▸ Written request
Begin with the line that contains "The three.js and" and end with the line that contains "return (section - section[0])", transcribing exactly each line in that stretch and no other.
====== Extracted data ======
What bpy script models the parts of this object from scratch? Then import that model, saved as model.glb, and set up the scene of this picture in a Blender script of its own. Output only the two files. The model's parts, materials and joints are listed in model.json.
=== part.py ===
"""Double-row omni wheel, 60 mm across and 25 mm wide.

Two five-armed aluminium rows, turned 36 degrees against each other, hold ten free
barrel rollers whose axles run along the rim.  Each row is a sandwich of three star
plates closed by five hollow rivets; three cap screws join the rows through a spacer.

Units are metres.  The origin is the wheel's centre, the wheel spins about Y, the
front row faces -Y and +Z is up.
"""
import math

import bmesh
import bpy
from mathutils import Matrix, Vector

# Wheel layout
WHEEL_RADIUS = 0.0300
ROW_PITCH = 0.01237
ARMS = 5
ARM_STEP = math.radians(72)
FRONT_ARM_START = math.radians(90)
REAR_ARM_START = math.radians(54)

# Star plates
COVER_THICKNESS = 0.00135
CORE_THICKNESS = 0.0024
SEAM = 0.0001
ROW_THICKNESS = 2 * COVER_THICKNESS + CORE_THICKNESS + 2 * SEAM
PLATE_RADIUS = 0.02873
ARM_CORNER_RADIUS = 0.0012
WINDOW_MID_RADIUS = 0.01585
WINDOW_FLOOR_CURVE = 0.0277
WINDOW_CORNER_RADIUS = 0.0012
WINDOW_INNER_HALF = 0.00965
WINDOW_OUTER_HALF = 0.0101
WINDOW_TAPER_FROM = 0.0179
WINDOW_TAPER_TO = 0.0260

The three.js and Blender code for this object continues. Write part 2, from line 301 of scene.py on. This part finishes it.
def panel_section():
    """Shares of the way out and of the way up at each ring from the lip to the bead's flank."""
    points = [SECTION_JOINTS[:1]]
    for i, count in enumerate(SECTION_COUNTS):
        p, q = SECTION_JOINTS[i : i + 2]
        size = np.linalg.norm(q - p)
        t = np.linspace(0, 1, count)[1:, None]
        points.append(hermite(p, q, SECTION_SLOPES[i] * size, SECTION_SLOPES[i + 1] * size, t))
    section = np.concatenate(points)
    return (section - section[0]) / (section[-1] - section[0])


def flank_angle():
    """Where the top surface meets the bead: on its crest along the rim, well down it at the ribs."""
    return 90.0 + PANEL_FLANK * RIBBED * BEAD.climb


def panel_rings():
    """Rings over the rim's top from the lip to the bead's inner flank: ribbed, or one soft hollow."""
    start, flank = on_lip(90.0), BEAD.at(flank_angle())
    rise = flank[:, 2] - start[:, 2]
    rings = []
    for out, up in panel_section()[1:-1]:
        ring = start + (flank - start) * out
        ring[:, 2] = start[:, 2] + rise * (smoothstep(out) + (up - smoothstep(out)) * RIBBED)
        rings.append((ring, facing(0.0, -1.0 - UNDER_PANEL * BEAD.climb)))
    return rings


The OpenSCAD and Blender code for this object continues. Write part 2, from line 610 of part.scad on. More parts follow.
======
▸ Written solution
The three.js and Blender code for this object continues. Write part 2, from line 301 of scene.py on. This part finishes it.
def panel_section():
    """Shares of the way out and of the way up at each ring from the lip to the bead's flank."""
    points = [SECTION_JOINTS[:1]]
    for i, count in enumerate(SECTION_COUNTS):
        p, q = SECTION_JOINTS[i : i + 2]
        size = np.linalg.norm(q - p)
        t = np.linspace(0, 1, count)[1:, None]
        points.append(hermite(p, q, SECTION_SLOPES[i] * size, SECTION_SLOPES[i + 1] * size, t))
    section = np.concatenate(points)
    return (section - section[0]) / (section[-1] - section[0])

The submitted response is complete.